Solution ? Pour percevoir plus, il faut changer les tarifs des rédevances ! Mais souligne Marianne, "tout reposera donc sur les données de consommation problème : de nombreux gestionnaires d'eau confient en privé que l'on peut déclarer ce qu'on veut auprès des agences en entrant n'importe quoi sur le serveur dédié. Le ministère de l'écologie admet que les données manquent, qu'elles sont peu accessibles pas toujours communiquées ou qu'elles se perdent ". 

S'agissant localement des déchets, ni la communauté de Communes d'estuaire et sillon, ni le SMCNA, syndicat mixte centre nord atlantique, ne communiquent leurs données au site dédié de l'ADEME , sinoe.org. D'où, également, l'obsolescence des données dans les rapports annuels de l'ADEME, "Déchets Chiffres clés". Comment prévoir l'avenir, quand on cerne si mal le présent ?

3e. Point : Les tarifications, incitative ou progressive, fausses bonnes idées ?

Selon Marianne, les spécialistes interrogés estiment que l'eau, en France, est à son juste prix. "Et après tout, dans une société de marché, ce qui a de la valeur doit coûter. Or l'eau n'apparaît qu'à hauteur de 1 % dans le budget des ménages."
D'où l'idée d'une tarification différenciée. La "tarification progressive" est à la mode aujourd'hui pour l'eau, après que la "tarification incitative" l'a été, il y a une quinzaine d'années, pour les déchets. Surtout dans la France périurbaine, mais pas dans les métropoles, restant à la TEOM (taxe d'enlèvement des ordures ménagères).

Dans un avis rendu en 2023, le Conseil économique, social et environnemental CESE est pourtant très mitigé : d'après lui, ¨si cette tarification était aussi vertueuse, elle aurait été généralisée. Les expérimentations ont montré qu'une tarification progressive de l'eau pouvait pénaliser les familles nombreuses des premières catégories". Ajoutant, « si dans certaines collectivités on constate une baisse effective de la consommation des particuliers, il est difficile de démontrer que cette baisse résulte exclusivement de cette tarification. Ce n'est pas le cas en particulier à cause de la complexité de sa mise en place."

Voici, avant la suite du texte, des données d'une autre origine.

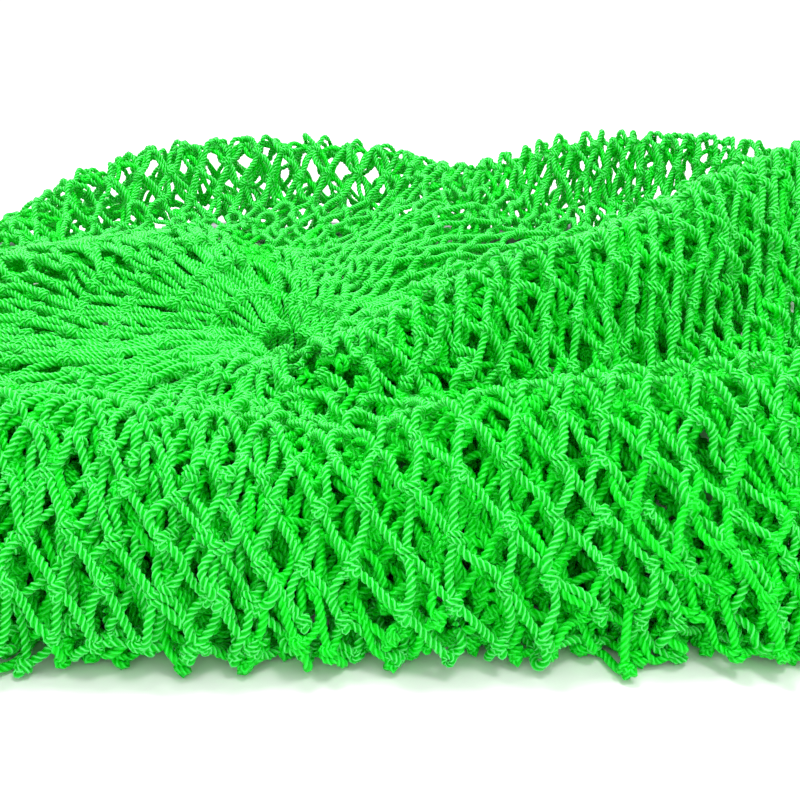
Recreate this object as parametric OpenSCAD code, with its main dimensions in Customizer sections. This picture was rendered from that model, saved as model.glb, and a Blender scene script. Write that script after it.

4éme point : une colère - très platonique - des élus.


Au 1er janvier 2026, la loi NOTRe (nouvelle organisation territoriale de la République) aura généralisé à toute la France le transfert de la compétence eau, depuis les communes vers les communautés de communes.

Selon Marianne, de colloques en tables rondes pourtant les élus râlent. Motif : ceux qui ont investi pour réduire les fuites et augmenter la qualité de l'eau ne veulent pas être associés aux voisins qui n'ont rien fichu. Ce qui les obligera collectivement à dépenser beaucoup pour rattraper leur retard, moyennant une hausse des factures. Les bons élèves condamnés à payer pour les mauvais, une injustice de plus "venue d'en haut". D'autant que le transfert des compétences se fait sur des bases administratives et la loi ne tient pas compte des différences.

Le Conseil d'État a interdit de créer un tarif différencié pour compenser. Mais l'idée d'augmenter la partie fixe de la facture d'eau fait son chemin. C'est déjà le cas depuis longtemps. en Estuaire et Sillon pour les factures déchets, avec le prix de l'abonnement ("partie fixe") par rapport à la "partie variable" (les levées et passages en décheterries).

Eau et échets, services publics à l'encan, préparés et offerts ainsi à la privatisation. Suez et Veolia guettent.